*GIVEN TASK*:
Your task is to reproduce the material exactly.

*SOURCE DATA*:
════════
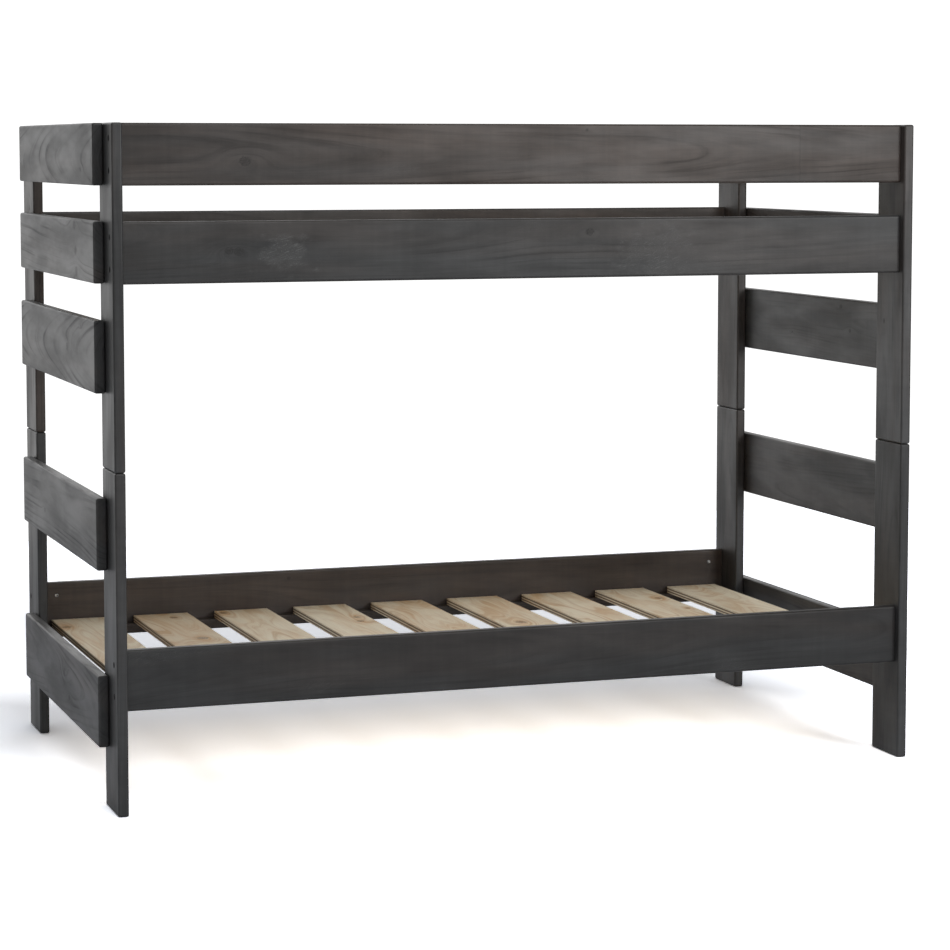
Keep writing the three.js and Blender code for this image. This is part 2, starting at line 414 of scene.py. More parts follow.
@dataclass
class Board:
    """A plank or a strip of sheet, shaped to its node's box.

    Attributes:
        node: the CAD node that it replaces.
        body: the body that it moves with.
        grain: the axis that its grain follows.
        edge_radius: radius of its long edges.
        end_radius: radius round its ends.
        timber: its growth figure, or None for an ordinary one.
        edge_segments: facets across a rounded long edge.
        end_segments: facets across a rounded end.
    """

    node: str
    body: str
    grain: Axis
    edge_radius: float
    end_radius: float
    timber: Timber | None = None
    edge_segments: int = 4
    end_segments: int = 3
    low: Vector = field(init=False)
    high: Vector = field(init=False)

    def __post_init__(self) -> None:
        """Takes the board's box from the frame."""
        self.low, self.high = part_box(self.node)

    @property
    def middle(self) -> Vector:
        """The middle of the board."""
        return (self.low + self.high) / 2.0

    @property
    def size(self) -> Vector:
        """The board's size along each axis."""
        return self.high - self.low

    @property
    def own_axes(self) -> tuple[int, int, int]:
        """The row axes that run along, across and through the board."""
        along = self.grain.value
        rest = sorted((index for index in range(3) if index != along), key=lambda index: -self.size[index])
        return along, rest[0], rest[1]

    def build(self) -> bpy.types.Object:
        """Shapes the board.

        Returns:
            The board's object, with no finish yet.
        """
        along, half = self.grain.value, self.size[self.grain.value] / 2.0
        shape = bmesh.new()
        bmesh.ops.create_cube(shape, size=1.0)
        bmesh.ops.scale(shape, vec=self.size, verts=shape.verts)
        if self.end_radius == self.edge_radius:
            self.ease(shape, list(shape.edges), self.edge_radius, self.edge_segments)
        else:
            long_edges = [
                edge for edge in shape.edges if abs(edge.verts[0].co[along] - edge.verts[1].co[along]) > 1e-4
            ]
            self.ease(shape, long_edges, self.edge_radius, self.edge_segments)
            at_ends = [
                edge for edge in shape.edges
                if all(abs(abs(vert.co[along]) - half) < 1e-5 for vert in edge.verts)
            ]
            self.ease(shape, at_ends, self.end_radius, self.end_segments)
        bmesh.ops.translate(shape, vec=self.middle, verts=shape.verts)
        return new_piece(f"{self.node}_board", shape)

    @staticmethod
    def ease(shape: bmesh.types.BMesh, edges: list[bmesh.types.BMEdge], radius: float, segments: int) -> None:
        """Rounds edges over.

        Args:
            shape: the bmesh that holds the edges.
            edges: the edges to round.
            radius: radius of the rounding.
            segments: facets across the rounding.
        """
        bmesh.ops.bevel(
            shape,
            geom=edges,
            offset=radius,
            offset_type="OFFSET",
            affect="EDGES",
            segments=segments,
            profile=0.5,
            material=-1,
            clamp_overlap=True,
        )

    def finish(self, piece: bpy.types.Object, material: bpy.types.Material, slot: Slot) -> None:
        """Writes the board's figure on its mesh, dresses it and ties it to its body.

        Args:
            piece: the board's object.
            material: its finish.
            slot: the record's slot for that finish; not used.
        """
        axes = self.own_axes
        along, across, _ = axes
        timber = self.timber or Timber.sawn(self.node, self.size[along], self.size[across])
        mesh = piece.data
        middle, half = self.middle, self.size / 2.0
        places = [(vert.co - middle)[axis] for vert in mesh.vertices for axis in axes]
        mesh.attributes.new(PLACE, "FLOAT_VECTOR", "POINT").data.foreach_set("vector", places)
        figure = {
            HALF: tuple(half[axis] for axis in axes),
            HEART: (timber.pith_across, timber.pith_depth, timber.seed),
            GROWTH: (timber.ring, timber.taper, timber.splice),
            LOOK: (timber.tone, timber.warmth, timber.strength),
        }
        for names, spots in ((KNOTS, timber.knots), (SCUFFS, timber.scuffs)):
            spare = (Spot(NOWHERE, NOWHERE, 0.001),) * (len(names) - len(spots))
            for name, spot in zip(names, spots + spare):
                figure[name] = (spot.along, spot.across, spot.radius)
        for name, value in figure.items():
            attribute = mesh.attributes.new(name, "FLOAT_VECTOR", "POINT")
            attribute.data.foreach_set("vector", value * len(mesh.vertices))
        mesh.materials.clear()
        mesh.materials.append(material)
        even = piece.modifiers.new("even_shading", "WEIGHTED_NORMAL")
        even.keep_sharp = True
        even.weight = 90
        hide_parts(self.node)
        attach(piece, self.body)
        LOG.info("%s", self.node)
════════
*WRITTEN SOLUTION*:
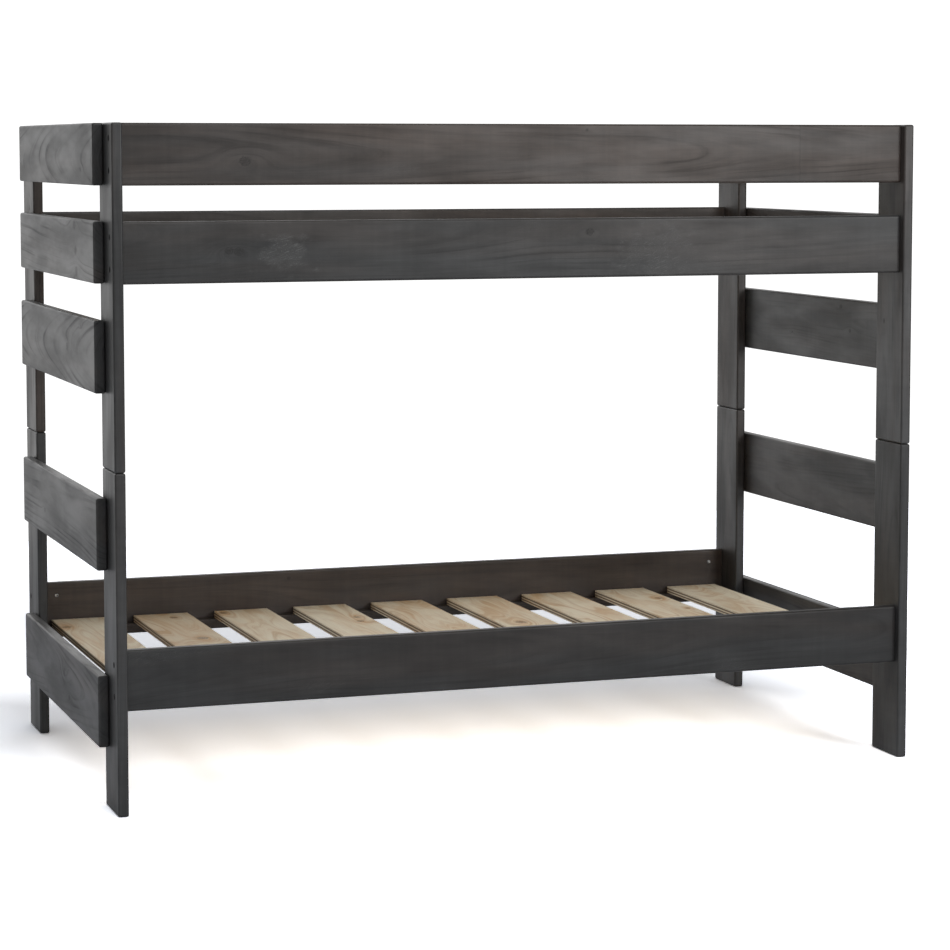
Keep writing the three.js and Blender code for this image. This is part 2, starting at line 414 of scene.py. More parts follow.
@dataclass
class Board:
    """A plank or a strip of sheet, shaped to its node's box.

    Attributes:
        node: the CAD node that it replaces.
        body: the body that it moves with.
        grain: the axis that its grain follows.
        edge_radius: radius of its long edges.
        end_radius: radius round its ends.
        timber: its growth figure, or None for an ordinary one.
        edge_segments: facets across a rounded long edge.
        end_segments: facets across a rounded end.
    """

    node: str
    body: str
    grain: Axis
    edge_radius: float
    end_radius: float
    timber: Timber | None = None
    edge_segments: int = 4
    end_segments: int = 3
    low: Vector = field(init=False)
    high: Vector = field(init=False)

    def __post_init__(self) -> None:
        """Takes the board's box from the frame."""
        self.low, self.high = part_box(self.node)

    @property
    def middle(self) -> Vector:
        """The middle of the board."""
        return (self.low + self.high) / 2.0

    @property
    def size(self) -> Vector:
        """The board's size along each axis."""
        return self.high - self.low

    @property
    def own_axes(self) -> tuple[int, int, int]:
        """The row axes that run along, across and through the board."""
        along = self.grain.value
        rest = sorted((index for index in range(3) if index != along), key=lambda index: -self.size[index])
        return along, rest[0], rest[1]

    def build(self) -> bpy.types.Object:
        """Shapes the board.

        Returns:
            The board's object, with no finish yet.
        """
        along, half = self.grain.value, self.size[self.grain.value] / 2.0
        shape = bmesh.new()
        bmesh.ops.create_cube(shape, size=1.0)
        bmesh.ops.scale(shape, vec=self.size, verts=shape.verts)
        if self.end_radius == self.edge_radius:
            self.ease(shape, list(shape.edges), self.edge_radius, self.edge_segments)
        else:
            long_edges = [
                edge for edge in shape.edges if abs(edge.verts[0].co[along] - edge.verts[1].co[along]) > 1e-4
            ]
            self.ease(shape, long_edges, self.edge_radius, self.edge_segments)
            at_ends = [
                edge for edge in shape.edges
                if all(abs(abs(vert.co[along]) - half) < 1e-5 for vert in edge.verts)
            ]
            self.ease(shape, at_ends, self.end_radius, self.end_segments)
        bmesh.ops.translate(shape, vec=self.middle, verts=shape.verts)
        return new_piece(f"{self.node}_board", shape)

    @staticmethod
    def ease(shape: bmesh.types.BMesh, edges: list[bmesh.types.BMEdge], radius: float, segments: int) -> None:
        """Rounds edges over.

        Args:
            shape: the bmesh that holds the edges.
            edges: the edges to round.
            radius: radius of the rounding.
            segments: facets across the rounding.
        """
        bmesh.ops.bevel(
            shape,
            geom=edges,
            offset=radius,
            offset_type="OFFSET",
            affect="EDGES",
            segments=segments,
            profile=0.5,
            material=-1,
            clamp_overlap=True,
        )

    def finish(self, piece: bpy.types.Object, material: bpy.types.Material, slot: Slot) -> None:
        """Writes the board's figure on its mesh, dresses it and ties it to its body.

        Args:
            piece: the board's object.
            material: its finish.
            slot: the record's slot for that finish; not used.
        """
        axes = self.own_axes
        along, across, _ = axes
        timber = self.timber or Timber.sawn(self.node, self.size[along], self.size[across])
        mesh = piece.data
        middle, half = self.middle, self.size / 2.0
        places = [(vert.co - middle)[axis] for vert in mesh.vertices for axis in axes]
        mesh.attributes.new(PLACE, "FLOAT_VECTOR", "POINT").data.foreach_set("vector", places)
        figure = {
            HALF: tuple(half[axis] for axis in axes),
            HEART: (timber.pith_across, timber.pith_depth, timber.seed),
            GROWTH: (timber.ring, timber.taper, timber.splice),
            LOOK: (timber.tone, timber.warmth, timber.strength),
        }
        for names, spots in ((KNOTS, timber.knots), (SCUFFS, timber.scuffs)):
            spare = (Spot(NOWHERE, NOWHERE, 0.001),) * (len(names) - len(spots))
            for name, spot in zip(names, spots + spare):
                figure[name] = (spot.along, spot.across, spot.radius)
        for name, value in figure.items():
            attribute = mesh.attributes.new(name, "FLOAT_VECTOR", "POINT")
            attribute.data.foreach_set("vector", value * len(mesh.vertices))
        mesh.materials.clear()
        mesh.materials.append(material)
        even = piece.modifiers.new("even_shading", "WEIGHTED_NORMAL")
        even.keep_sharp = True
        even.weight = 90
        hide_parts(self.node)
        attach(piece, self.body)
        LOG.info("%s", self.node)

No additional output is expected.